You can see what's holding Obama back. Why pay off the millions of dollars Hillary owes failed strategist Mark Penn and others who forced Obama to campaign three months after it was impossible for Clinton to win?

And does he really need the Clintons to defeat John McCain, a septuagenarian running to succeed a president with abysmal approval ratings in the midst of an economy in the tank, a war that a huge majority of the public is against, and 80 percent of voters saying the country's on the wrong track?

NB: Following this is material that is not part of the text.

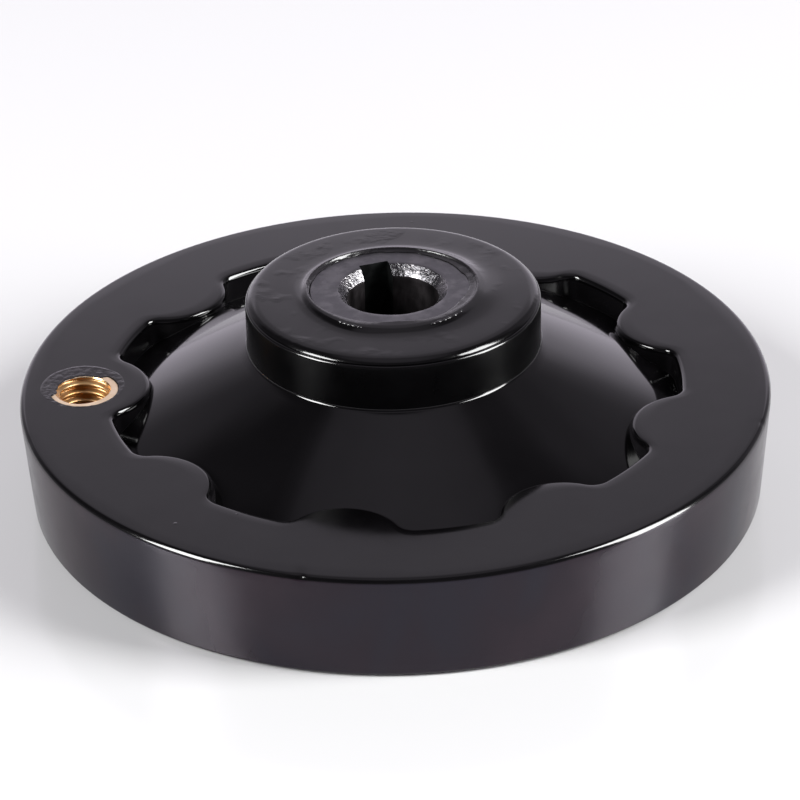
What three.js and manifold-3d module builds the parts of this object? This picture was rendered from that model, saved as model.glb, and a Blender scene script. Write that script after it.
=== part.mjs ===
// Moulded phenolic handwheel, 100 mm, with an inner finger wave.
//
// Frame: millimetres, +Z up along the wheel's bore. The origin is on the bore's
// axis, in the plane of the rim's lower face, which the wheel rests on.
// The long side of the hub and the finger wave face +Z. The tapped insert for
// the revolving handle sits at -X.
//
// Three pieces: the phenolic moulding, the keyed steel bush in its hub, and the
// tapped brass insert in its rim. Both metal pieces are moulded in, so each one
// keeps GAP all round to the phenolic that grips it.

import * as THREE from 'three';
import { mergeVertices } from 'three/addons/utils/BufferGeometryUtils.js';
import Module from 'manifold-3d';

// ---------------------------------------------------------------- dimensions
const WHEEL_R = 50;            // rim, outside radius at its upper edge
const RIM_H = 14.6;            // rim height
const RIM_DRAFT = 0.9;         // how much smaller the rim's radius is at the bottom
const RIM_EDGE = 0.85;         // radius of the rim's upper outside edge
const RIM_FOOT = 0.5;          // radius of the rim's lower outside edge
const DISH_R = 35.0;           // radius of the dish in the wheel's lower side
const DISH_EDGE = 0.9;         // radius of the dish's edge

const WAVE_COUNT = 9;          // lobes round the inside of the rim
const WAVE_VALLEY_R = 38.05;   // radius of the valleys, from the wheel's axis
const WAVE_LOBE_C = 41.1;      // centre of each lobe, from the wheel's axis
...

But why bet against a pair of Comeback Kids? It was only in 2000 when Hillary, fresh from her husband's impeachment, abdicated the White House for a state she had mainly visited as a tourist to run for the Senate.

Hillary's Career Arc

Seven years later, New York Senator Clinton was favored to win the presidency. That's a career arc almost as good as Obama's.

Far from making himself look weak, Obama would look strong taking the high road of reconciliation. If it turns out that all the Clintons really think about is themselves -- not about the party, the country or Obama -- and he keeps behaving the way he has, they will do the minimum. At the very least, publicly asking for their help will make it harder for the former first couple to go AWOL on him.

As good as Obama's lead in the polls looks now, politics is a dicey game. Let's fast-forward to 2011. Senate Majority Leader Hillary Clinton, the presumed 2012 presidential nominee, is proposing a congressional proclamation to honor the first black presidential candidate. Obama will travel from Illinois where he is practicing law to hear it. No one, least of all Obama, should ever forget that neither Elvis nor Mrs. Elvis is ever leaving the building.

(Margaret Carlson, author of ``Anyone Can Grow Up: How George Bush and I Made It to the White House'' and former White House correspondent for Time magazine, is a Bloomberg News columnist. The opinions expressed are her own.)